Definition: What is Parallel?

Two lines are parallel if they lie in the same plane and will never intersect (cross), no matter how far they are extended.

The Parallel Line Rule

If line 1 has gradient \(m_1\) and line 2 has gradient \(m_2\), then for the lines to be parallel:

\(m_1 = m_2\)

Visual representation of two parallel lines with the same gradient.

Memory Aid: Think of two identical ski slopes running side-by-side. If one slope has a gradient of 4, the other must also have a gradient of 4, or they will eventually crash into each other or separate!

Did You Know?

In mathematics, the symbol used to show that line A is parallel to line B is two vertical lines: \(A \parallel B\).

Key Takeaway: Gradients Define Parallelism

To find a line parallel to another, the very first step is to copy the gradient. The y-intercept (\(c\)) will usually be different, resulting in two separate, parallel lines.


Section 3: Finding the Equation of a Parallel Line (Step-by-Step)

This is the most common exam question for this topic. You are usually given the equation of one line and a single point that the new parallel line must pass through.

Example Problem:

Find the equation of the line that is parallel to the line \(y = 4x - 1\) and passes through the point \((1, -3)\). (This is exactly the type of example given in the syllabus!)
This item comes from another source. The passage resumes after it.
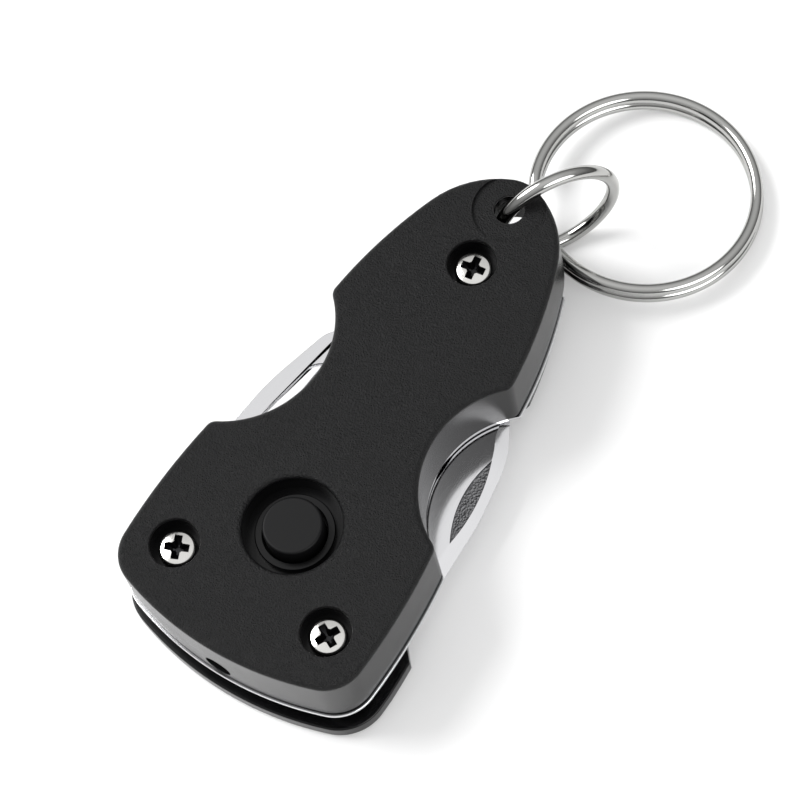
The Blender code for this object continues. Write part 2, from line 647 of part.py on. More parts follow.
def make_knife():
    side = 1
    edge_x = KNIFE_WIDTH - 2.1 * MM
    spine_x = -2.1 * MM
    corners = tool_eye(side, TANG_REACH) + [
        (edge_x + 0.2 * MM, 12.0 * MM, 3 * MM),
        (edge_x - 0.1 * MM, 22.0 * MM, 14 * MM),
        (3.6 * MM, 30.0 * MM, 12 * MM),
        (-0.6 * MM, KNIFE_LENGTH, 0.3 * MM),
        (spine_x, KNIFE_LENGTH - 7 * MM, 9 * MM),
        (spine_x, 4.6 * MM, 1.5 * MM),
    ]
    outline = fillet(corners)
    hole = circle(0, 0, BARREL_RADIUS + RUN_GAP, 24)
    top = SHEET_Z + SHEET_THICKNESS
    knife = add_mesh("knife_blade", plate_bm([outline, hole], SHEET_Z, top), polished_steel)
    nick = fillet([
        (3.5 * MM, 17.6 * MM, 0.3 * MM),
        (2.2 * MM, 29.2 * MM, 0.3 * MM),
        (1.3 * MM, 24.6 * MM, 6 * MM),
        (2.1 * MM, 19.6 * MM, 2.5 * MM),
    ])
    groove = cutter("nail_nick", plate_bm([nick], top - 0.35 * MM, top + 1 * MM))
    groove.location = (PIVOT_X, PIVOT_Y, 0)
    boolean(knife, groove)
    knife.location = (PIVOT_X, PIVOT_Y, 0)
    return knife


def make_opener():
    corners = tool_eye(-1, TANG_REACH - 0.4 * MM) + [
        (-5.2 * MM, 8.0 * MM, 4 * MM),
        (-6.5 * MM, 15.0 * MM, 8 * MM),
        (-5.6 * MM, 24.0 * MM, 30 * MM),
        (-2.9 * MM, 33.6 * MM, 4 * MM),
        (1.2 * MM, OPENER_LENGTH, 3 * MM),
        (3.4 * MM, 31.2 * MM, 1.4 * MM),
        (2.0 * MM, 28.6 * MM, 0.7 * MM),
        (0.2 * MM, 30.4 * MM, 1.6 * MM),
        (-2.4 * MM, 28.6 * MM, 2.4 * MM),
        (-4.0 * MM, 19.6 * MM, 4 * MM),
        (-2.2 * MM, 16.4 * MM, 1.4 * MM),
        (2.2 * MM, 17.4 * MM, 1.2 * MM),
        (3.0 * MM, 4.6 * MM, 2 * MM),
    ]
    hole = circle(0, 0, BARREL_RADIUS + RUN_GAP, 24)
    top = SHEET_Z + SHEET_THICKNESS
    outline = fillet(corners)
    opener = add_mesh("bottle_opener", plate_bm([outline, hole], SHEET_Z, top), polished_steel)
    opener.location = (-PIVOT_X, PIVOT_Y, 0)
    return opener


def driver_outline(tip_width):
    """A screwdriver's folded sheet in plan: wide channel, tapered nose, narrow tip."""
    half = CHANNEL_WIDTH / 2
    tip = tip_width / 2
    nose = DRIVER_LENGTH - DRIVER_TAPER
    return fillet([
        (-half, -half, half * 0.9),
        (half, -half, half * 0.9),
        (half, nose, 2 * MM),
        (tip, DRIVER_LENGTH, 0.25 * MM),
        (-tip, DRIVER_LENGTH, 0.25 * MM),
        (-half, nose, 2 * MM),
    ])


def make_driver(name, side, tip_width):
    """A screwdriver pressed from sheet into a channel that opens downwards."""
    top = CHANNEL_Z + CHANNEL_HEIGHT
    outline = driver_outline(tip_width)
    hole = circle(0, 0, BARREL_RADIUS + RUN_GAP, 24)
    driver = add_mesh(name, plate_bm([outline, hole], CHANNEL_Z, top), polished_steel)
    inner = CHANNEL_WIDTH / 2 - CHANNEL_SHEET
    nose = DRIVER_LENGTH - DRIVER_TAPER
    channel = fillet([
        (-inner, -CHANNEL_WIDTH, 0),
        (inner, -CHANNEL_WIDTH, 0),
        (inner, nose, 1.5 * MM),
        (0.5 * MM, DRIVER_LENGTH - 2.2 * MM, 0.3 * MM),
        (-0.5 * MM, DRIVER_LENGTH - 2.2 * MM, 0.3 * MM),
        (-inner, nose, 1.5 * MM),
    ])
    hollow = cutter(f"{name}_channel", plate_bm([channel], CHANNEL_Z - 1 * MM, top - CHANNEL_SHEET))
    hollow.location = (side * PIVOT_X, PIVOT_Y, 0)
    boolean(driver, hollow)
    driver.location = (side * PIVOT_X, PIVOT_Y, 0)
    return driver


def make_phillips_tip(driver):
    """Cuts the flutes of the cross tip into both sides of the driver's nose."""
    top = CHANNEL_Z + CHANNEL_HEIGHT
    for index, side in enumerate((-1, 1)):
        flute = fillet([
            (side * 0.32 * MM, DRIVER_LENGTH - 3.6 * MM, 0.1 * MM),
            (side * 2.4 * MM, DRIVER_LENGTH - 4.4 * MM, 0),
            (side * 2.4 * MM, DRIVER_LENGTH + 1 * MM, 0),
            (side * 0.32 * MM, DRIVER_LENGTH + 1 * MM, 0),
        ])
        lower = (CHANNEL_Z + top) / 2 + 0.25 * MM
        cut = cutter(f"flute_{index}", plate_bm([flute], lower, top + 1 * MM))
        cut.location = driver.location
        boolean(driver, cut)


# ---- push button -----------------------------------------------------------------
def make_button():
    flange_top = WELL_FLOOR_Z - WELL_FLOOR_THICKNESS - REST_GAP
    flange_bottom = flange_top - BUTTON_FLANGE_THICKNESS
    stem_bottom = BOARD_Z + BOARD_THICKNESS + 2 * REST_GAP + SWITCH_HEIGHT + PLUNGER_HEIGHT
    profile = [
        (0, BUTTON_TOP_Z),
        (BUTTON_RADIUS - 0.25 * MM, BUTTON_TOP_Z),
        (BUTTON_RADIUS, BUTTON_TOP_Z - 0.25 * MM),
        (BUTTON_RADIUS, flange_top),
        (BUTTON_FLANGE_RADIUS, flange_top),
        (BUTTON_FLANGE_RADIUS, flange_bottom),
        (BUTTON_RADIUS - 0.8 * MM, flange_bottom),
        (BUTTON_RADIUS - 0.8 * MM, BUTTON_TOP_Z - 1.2 * MM),
        (BUTTON_STEM_RADIUS, BUTTON_TOP_Z - 1.2 * MM),
        (BUTTON_STEM_RADIUS, stem_bottom + BUTTON_TRAVEL),
        (0, stem_bottom + BUTTON_TRAVEL),
    ]
    return turned("push_button", profile, (0, BUTTON_Y, 0), matt_rubber, 40)


# ---- lamp and electronics --------------------------------------------------------
def make_lamp():
    tip = LAMP_LENGTH
    profile = [(LAMP_RADIUS * sin(a), tip - LAMP_RADIUS + LAMP_RADIUS * cos(a))
               for a in (0, pi / 8, pi / 4, 3 * pi / 8, pi / 2)]
    profile += [
        (LAMP_RADIUS, LAMP_FLANGE_THICKNESS),
        (LAMP_FLANGE_RADIUS, LAMP_FLANGE_THICKNESS),
        (LAMP_FLANGE_RADIUS, 0),
        (0, 0),
    ]
    back_y = WIDE_END_Y + LAMP_SETBACK + LAMP_LENGTH
    lamp = turned("led_lamp", profile, (0, back_y, LAMP_Z), clear_epoxy, 24)
    lamp.rotation_euler = (pi / 2, 0, 0)
    for leg_name, side in (("left", -0.5), ("right", 0.5)):
        bm = rod_bm(side * LEG_PITCH, 0, -1.1 * MM, -REST_GAP, LEG_RADIUS, steps=8)
        leg = add_mesh(f"lamp_leg_{leg_name}", bm, tinned_copper)
        leg.location = (0, back_y, LAMP_Z)
        leg.rotation_euler = (pi / 2, 0, 0)
    return lamp


def make_board():
    y0 = WIDE_END_Y + BOARD_FRONT_FROM_END
    y1 = BOARD_BACK_Y
    half = BOARD_WIDTH / 2
    bm = box_bm(-half, half, y0, y1, BOARD_Z, BOARD_Z + BOARD_THICKNESS)
    board = add_mesh("circuit_board", bm, green_board)
    base = BOARD_Z + BOARD_THICKNESS + REST_GAP
    half = SWITCH_SIZE / 2
    bm = box_bm(-half, half, BUTTON_Y - half, BUTTON_Y + half, base, base + SWITCH_HEIGHT)
    switch = add_mesh("tact_switch", bm, polished_steel)
    base += SWITCH_HEIGHT - 0.1 * MM
    plunger = rod_bm(0, BUTTON_Y, base, base + PLUNGER_HEIGHT, PLUNGER_RADIUS, steps=20)
    boolean(switch, cutter("switch_plunger", plunger), "UNION")
    return board


def make_battery():
    z = TOP_COVER_Z
    y0 = CELL_Y - TRAY_LENGTH / 2
    y1 = CELL_Y + TRAY_LENGTH / 2
    half = TRAY_WIDTH / 2
    tray = add_mesh("battery_tray", box_bm(-half, half, y0, y1, z, z + TRAY_HEIGHT), black_plastic)
    pocket = rod_bm(0, CELL_Y, z + TRAY_FLOOR, 20 * MM, CELL_RADIUS + REST_GAP, steps=48)
    boolean(tray, cutter("cell_pocket", pocket))
    for index in range(2):
        z0 = CELL_Z + index * (CELL_THICKNESS + REST_GAP)
        bm = rod_bm(0, CELL_Y, z0, z0 + CELL_THICKNESS, CELL_RADIUS, steps=40)
        cell = add_mesh(f"coin_cell_{index + 1}", bm, polished_steel)
        smooth(cell)
    thin = CONTACT_THICKNESS
    half = CONTACT_WIDTH / 2
    z0 = CELL_Z - REST_GAP - thin
    bm = box_bm(-half, half, CELL_Y - 5 * MM, CELL_Y + 5 * MM, z0, z0 + thin)
    add_mesh("negative_contact", bm, tinned_copper)
    z1 = CELL_STACK_TOP_Z + REST_GAP
    back_y = BOARD_BACK_Y
    bm = box_bm(-half, half, back_y - 1.2 * MM, CELL_Y + 4 * MM, z1, z1 + thin)
    strip = add_mesh("positive_contact", bm, tinned_copper)
    leg_bottom = BOARD_Z + BOARD_THICKNESS + REST_GAP
    bm = box_bm(-half, half, back_y - 1.2 * MM, back_y - 1.2 * MM + thin, leg_bottom, z1 + thin)
    boolean(strip, cutter("contact_leg", bm), "UNION")


# ---- rings -----------------------------------------------------------------------
def make_jump_ring():
    """A slightly oval wire ring standing in an upright plane, through the hole at the tip."""
    heading = (sin(RING_HEADING), cos(RING_HEADING))
    points = []
    for i in range(41):
        angle = pi + JUMP_SPLIT / 2 + (2 * pi - JUMP_SPLIT) * i / 40
        reach = JUMP_CENTRE_REACH + JUMP_HALF_WIDTH * cos(angle)
        z = JUMP_CENTRE_Z + JUMP_HALF_HEIGHT * sin(angle)
        points.append((heading[0] * reach, heading[1] * reach, z))
    ring = wire("jump_ring", points, JUMP_WIRE, polished_steel)
    ring.location = (0, RING_HOLE_Y, 0)
    return ring


def make_key_ring():
    """A double coil: the wire climbs one thickness between its two turns."""
    mean = KEY_OUTER_RADIUS - KEY_WIRE / 2
    pitch = KEY_WIRE + COIL_GAP
    near_reach = KEY_RING_REACH - mean
    across = (near_reach - JUMP_CENTRE_REACH) / (JUMP_HALF_WIDTH - JUMP_WIRE / 2)
    near_z = JUMP_CENTRE_Z - (JUMP_HALF_HEIGHT - JUMP_WIRE / 2) * sqrt(1 - across * across)
    near_z += REST_GAP + KEY_WIRE / 2 + pitch / 2
    far_z = KEY_WIRE / 2 + pitch / 2
    tilt = atan2(near_z - far_z, 2 * mean)
    start = CLIMB_MIDDLE + COIL_END_ANGLE
    stop = CLIMB_MIDDLE + 4 * pi - COIL_END_ANGLE
    points = []
    for i in range(85):
        angle = start + (stop - start) * i / 84
        climb = (angle - CLIMB_MIDDLE - 2 * pi) / CLIMB_HALF_ANGLE / 2 + 0.5
        climb = min(max(climb, 0), 1)
        lift = pitch * (climb * climb * (3 - 2 * climb) - 0.5)
        along = mean * cos(angle)
        points.append((mean * sin(angle), along + mean * cos(tilt), lift - (along + mean) * tilt))
    ring = wire("key_ring", points, KEY_WIRE, polished_steel)
    place = RING_HOLE_Y + near_reach * cos(RING_HEADING)
    ring.location = (near_reach * sin(RING_HEADING), place, near_z)
    ring.rotation_euler = (0, 0, -RING_HEADING)
    return ring


# ---- build -----------------------------------------------------------------------
for item in list(bpy.data.objects):
    bpy.data.objects.remove(item)
parts = bpy.data.collections.new(OBJECT_NAME)
cutters = bpy.data.collections.new("cutters")
bpy.context.scene.collection.children.link(parts)
bpy.context.scene.collection.children.link(cutters)

black_plastic = paint("black_plastic", 44, 44, 45, 0.5, 0.0)
matt_rubber = paint("matt_rubber", 50, 50, 50, 0.6, 0.0)
polished_steel = paint("polished_steel", 205, 206, 208, 0.18, 1.0)
tinned_copper = paint("tinned_copper", 190, 188, 182, 0.3, 1.0)
clear_epoxy = paint("clear_epoxy", 228, 232, 236, 0.1, 0.0)
green_board = paint("green_board", 28, 92, 58, 0.5, 0.0)

make_top_cover()
make_bottom_cover()
for barrel_name, (barrel_x, barrel_y) in BARRELS.items():
    make_barrel(barrel_name, barrel_x, barrel_y)
    make_screw(barrel_name, barrel_x, barrel_y)
make_liner()
make_spacer()
make_knife()
make_opener()
make_driver("flat_screwdriver", -1, FLAT_TIP_WIDTH)
make_phillips_tip(make_driver("phillips_screwdriver", 1, CROSS_TIP_WIDTH))
make_button()
make_lamp()
make_board()
make_battery()
make_jump_ring()
make_key_ring()
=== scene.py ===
"""Keychain multi tool with a lamp, built up in the order it goes together:
covers, steel plates, folding tools, screws, button, lamp, rings, then the studio."""

import json
from math import atan2, cos, hypot, pi, radians, sin, sqrt

import bpy
import bmesh
from mathutils import Matrix, Vector


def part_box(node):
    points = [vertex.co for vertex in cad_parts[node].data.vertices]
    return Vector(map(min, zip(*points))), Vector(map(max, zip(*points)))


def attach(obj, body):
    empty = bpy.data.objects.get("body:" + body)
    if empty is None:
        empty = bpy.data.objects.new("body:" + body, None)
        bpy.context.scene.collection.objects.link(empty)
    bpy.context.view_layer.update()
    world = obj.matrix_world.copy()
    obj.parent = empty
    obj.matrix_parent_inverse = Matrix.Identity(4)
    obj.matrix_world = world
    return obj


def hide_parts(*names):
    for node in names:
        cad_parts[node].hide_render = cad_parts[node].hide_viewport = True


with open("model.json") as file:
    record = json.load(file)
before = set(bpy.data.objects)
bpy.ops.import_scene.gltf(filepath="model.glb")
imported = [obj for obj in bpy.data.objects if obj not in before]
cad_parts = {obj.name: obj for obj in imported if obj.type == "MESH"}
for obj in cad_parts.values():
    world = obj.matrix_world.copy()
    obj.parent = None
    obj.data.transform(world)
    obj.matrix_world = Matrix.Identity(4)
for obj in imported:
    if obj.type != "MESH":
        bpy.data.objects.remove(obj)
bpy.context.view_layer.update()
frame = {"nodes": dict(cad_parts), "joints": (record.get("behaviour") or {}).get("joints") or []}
cad = frame["nodes"]
joints = {joint["name"]: joint for joint in frame["joints"]}
MM = 0.001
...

Follow these four steps carefully:

Step 1: Determine the gradient of the given line.

  • The given line is \(y = 4x - 1\).
  • Since it is already in the form \(y = mx + c\), we can easily see the gradient, \(m\).
  • Gradient of the given line, \(m_1 = 4\).

Step 2: State the gradient of the new parallel line.

  • Since the new line is parallel, it must have the same gradient.
  • Gradient of the new line, \(m_2 = 4\).

Step 3: Use the new gradient and the given point to find the y-intercept (\(c\)).

  • We know the new line's equation looks like: \(y = 4x + c\).
  • We also know the line must pass through the point \((1, -3)\). This means when \(x = 1\), \(y = -3\).
  • Substitute these values into the equation:
    \(y = 4x + c\)
    \(-3 = 4(1) + c\)
    \(-3 = 4 + c\)
    \(-3 - 4 = c\)
    \(c = -7\)

Step 4: Write the final equation.

  • Now that we have the gradient (\(m=4\)) and the y-intercept (\(c=-7\)), we write the final equation in the standard \(y = mx + c\) form.
  • The equation of the parallel line is: \(y = 4x - 7\).

What if the Equation Isn't in \(y = mx + c\) Form?

Sometimes the original equation looks like \(Ax + By = C\). You must rearrange it first!

Example: Find the gradient of a line parallel to \(5x + 2y = 10\).

  1. Rearrange to isolate \(y\):
    \(2y = -5x + 10\)
  2. Divide by 2:
    \(y = -\frac{5}{2}x + 5\)
  3. The gradient is \(m = -\frac{5}{2}\). The parallel line will also have a gradient of \(-\frac{5}{2}\).

Section 4: Avoiding Mistakes and Final Summary

🚫 Common Mistakes to Avoid

These are the small errors that cost marks in the exam:

  1. Not Rearranging: Forgetting to rearrange \(Ax + By = C\) into \(y = mx + c\). You cannot just take the coefficient of \(x\) if \(y\) is not isolated!
  2. Sign Errors: When substituting the coordinates \((x, y)\) in Step 3, be very careful with negative numbers.
  3. Using the Wrong Intercept: The new line must pass through the new point. Students sometimes mistakenly use the \(c\) from the original line instead of calculating a new \(c\).

📌 Quick Review: Parallel Lines

  • Concept: Parallel lines never meet.
  • Rule: Their gradients must be EQUAL (\(m_1 = m_2\)).
  • Process:
    1. Find the gradient \(m\) of the given line (rearrange to \(y=mx+c\)).
    2. Set the new line's gradient equal to \(m\).
    3. Substitute the given new point \((x, y)\) into the new equation \(y = mx + c\) to find \(c\).
    4. Write the final equation \(y = \dots\).